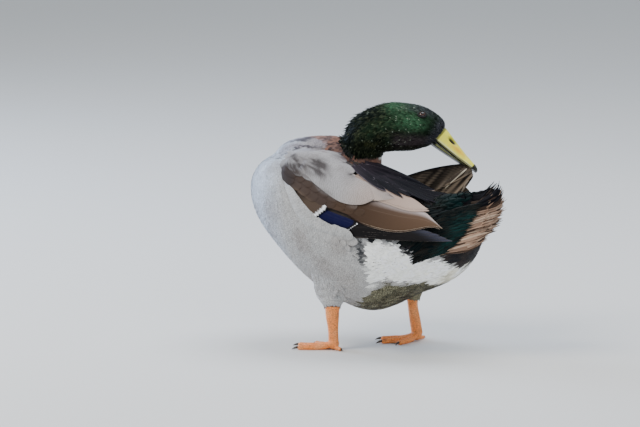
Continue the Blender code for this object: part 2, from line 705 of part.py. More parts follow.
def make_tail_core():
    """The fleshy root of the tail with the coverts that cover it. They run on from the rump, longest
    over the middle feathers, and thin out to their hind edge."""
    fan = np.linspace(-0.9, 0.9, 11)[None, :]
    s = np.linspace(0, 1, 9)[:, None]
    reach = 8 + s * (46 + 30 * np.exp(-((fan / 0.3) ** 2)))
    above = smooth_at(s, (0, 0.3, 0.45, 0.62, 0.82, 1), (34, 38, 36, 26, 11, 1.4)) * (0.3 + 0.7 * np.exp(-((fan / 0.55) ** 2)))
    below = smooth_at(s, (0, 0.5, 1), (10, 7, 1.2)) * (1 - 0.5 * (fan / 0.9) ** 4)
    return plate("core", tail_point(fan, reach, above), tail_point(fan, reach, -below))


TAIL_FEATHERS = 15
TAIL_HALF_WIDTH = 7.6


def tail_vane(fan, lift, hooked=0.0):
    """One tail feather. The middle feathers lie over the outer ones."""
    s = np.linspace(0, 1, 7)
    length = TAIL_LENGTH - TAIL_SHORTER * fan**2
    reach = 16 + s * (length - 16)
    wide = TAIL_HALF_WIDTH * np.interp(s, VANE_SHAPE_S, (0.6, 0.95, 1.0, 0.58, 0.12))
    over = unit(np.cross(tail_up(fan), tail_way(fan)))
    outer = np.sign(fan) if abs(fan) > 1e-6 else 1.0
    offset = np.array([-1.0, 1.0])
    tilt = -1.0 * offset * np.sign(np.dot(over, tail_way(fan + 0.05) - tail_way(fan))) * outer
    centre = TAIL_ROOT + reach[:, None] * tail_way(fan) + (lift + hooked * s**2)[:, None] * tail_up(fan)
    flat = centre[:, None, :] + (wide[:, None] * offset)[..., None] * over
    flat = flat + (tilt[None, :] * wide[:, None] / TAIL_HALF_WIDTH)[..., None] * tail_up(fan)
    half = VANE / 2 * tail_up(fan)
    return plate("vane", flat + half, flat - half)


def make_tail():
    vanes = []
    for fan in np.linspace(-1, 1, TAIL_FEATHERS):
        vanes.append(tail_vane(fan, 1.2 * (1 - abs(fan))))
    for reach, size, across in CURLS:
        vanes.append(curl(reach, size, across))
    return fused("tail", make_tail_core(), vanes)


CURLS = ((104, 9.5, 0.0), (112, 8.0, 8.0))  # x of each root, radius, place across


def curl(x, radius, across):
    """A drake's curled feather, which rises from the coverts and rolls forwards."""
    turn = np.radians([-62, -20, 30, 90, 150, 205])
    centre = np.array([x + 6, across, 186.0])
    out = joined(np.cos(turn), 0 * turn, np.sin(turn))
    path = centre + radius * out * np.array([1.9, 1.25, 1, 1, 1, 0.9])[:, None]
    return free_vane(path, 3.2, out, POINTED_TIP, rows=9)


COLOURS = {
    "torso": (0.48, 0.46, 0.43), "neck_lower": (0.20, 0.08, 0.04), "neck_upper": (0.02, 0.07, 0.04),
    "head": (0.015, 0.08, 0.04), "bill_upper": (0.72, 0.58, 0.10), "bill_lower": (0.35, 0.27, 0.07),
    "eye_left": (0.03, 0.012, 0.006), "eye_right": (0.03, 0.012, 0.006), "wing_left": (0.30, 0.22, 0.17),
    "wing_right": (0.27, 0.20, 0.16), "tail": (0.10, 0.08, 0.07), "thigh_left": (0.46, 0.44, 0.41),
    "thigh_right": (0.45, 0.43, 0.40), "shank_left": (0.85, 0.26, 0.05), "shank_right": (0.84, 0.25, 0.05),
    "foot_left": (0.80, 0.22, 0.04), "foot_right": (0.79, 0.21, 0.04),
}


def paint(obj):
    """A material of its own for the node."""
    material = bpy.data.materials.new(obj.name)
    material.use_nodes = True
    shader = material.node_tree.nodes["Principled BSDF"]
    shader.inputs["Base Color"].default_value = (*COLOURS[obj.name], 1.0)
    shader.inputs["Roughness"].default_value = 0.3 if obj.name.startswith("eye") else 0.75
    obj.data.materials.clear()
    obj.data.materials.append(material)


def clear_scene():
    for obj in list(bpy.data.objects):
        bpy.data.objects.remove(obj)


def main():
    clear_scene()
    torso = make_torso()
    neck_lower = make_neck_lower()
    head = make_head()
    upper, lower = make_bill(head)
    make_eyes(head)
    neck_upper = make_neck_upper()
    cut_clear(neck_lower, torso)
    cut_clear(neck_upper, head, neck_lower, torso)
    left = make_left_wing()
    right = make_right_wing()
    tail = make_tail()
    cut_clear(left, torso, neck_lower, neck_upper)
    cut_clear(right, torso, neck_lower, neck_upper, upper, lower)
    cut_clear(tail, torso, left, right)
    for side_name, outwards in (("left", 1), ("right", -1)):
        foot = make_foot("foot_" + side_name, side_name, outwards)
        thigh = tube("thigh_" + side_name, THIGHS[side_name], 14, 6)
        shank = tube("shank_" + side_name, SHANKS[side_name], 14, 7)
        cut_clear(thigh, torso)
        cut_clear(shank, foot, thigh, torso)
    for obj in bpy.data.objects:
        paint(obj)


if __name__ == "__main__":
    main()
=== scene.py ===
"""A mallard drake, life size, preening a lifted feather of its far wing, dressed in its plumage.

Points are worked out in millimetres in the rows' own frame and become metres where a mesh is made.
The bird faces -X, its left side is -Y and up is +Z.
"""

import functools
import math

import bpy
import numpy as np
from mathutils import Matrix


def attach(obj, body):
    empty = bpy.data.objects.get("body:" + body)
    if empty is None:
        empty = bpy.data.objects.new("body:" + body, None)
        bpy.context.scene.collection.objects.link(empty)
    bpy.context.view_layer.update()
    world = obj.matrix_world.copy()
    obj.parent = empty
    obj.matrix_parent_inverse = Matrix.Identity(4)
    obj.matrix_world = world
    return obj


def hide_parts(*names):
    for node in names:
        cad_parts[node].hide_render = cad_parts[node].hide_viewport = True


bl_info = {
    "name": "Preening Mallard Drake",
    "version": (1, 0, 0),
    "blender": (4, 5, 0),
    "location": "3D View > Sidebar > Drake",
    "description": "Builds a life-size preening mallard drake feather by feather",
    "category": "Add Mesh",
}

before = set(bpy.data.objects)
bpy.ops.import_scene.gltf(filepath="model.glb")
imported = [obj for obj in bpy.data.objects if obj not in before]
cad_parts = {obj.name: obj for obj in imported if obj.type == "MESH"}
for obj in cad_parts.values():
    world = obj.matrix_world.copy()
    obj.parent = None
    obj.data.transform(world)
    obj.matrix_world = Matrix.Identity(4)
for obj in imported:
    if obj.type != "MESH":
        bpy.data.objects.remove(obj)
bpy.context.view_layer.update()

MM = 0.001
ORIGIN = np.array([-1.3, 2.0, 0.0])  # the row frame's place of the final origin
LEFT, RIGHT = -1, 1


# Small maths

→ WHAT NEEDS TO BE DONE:
Above is a listing; print exactly its lines from the one with "cut_clear(thigh, torso)" through the one with "for node in", and no other lines.

→ RESPONSE:
        cut_clear(thigh, torso)
        cut_clear(shank, foot, thigh, torso)
    for obj in bpy.data.objects:
        paint(obj)


if __name__ == "__main__":
    main()
=== scene.py ===
"""A mallard drake, life size, preening a lifted feather of its far wing, dressed in its plumage.

Points are worked out in millimetres in the rows' own frame and become metres where a mesh is made.
The bird faces -X, its left side is -Y and up is +Z.
"""

import functools
import math

import bpy
import numpy as np
from mathutils import Matrix


def attach(obj, body):
    empty = bpy.data.objects.get("body:" + body)
    if empty is None:
        empty = bpy.data.objects.new("body:" + body, None)
        bpy.context.scene.collection.objects.link(empty)
    bpy.context.view_layer.update()
    world = obj.matrix_world.copy()
    obj.parent = empty
    obj.matrix_parent_inverse = Matrix.Identity(4)
    obj.matrix_world = world
    return obj


def hide_parts(*names):
    for node in names:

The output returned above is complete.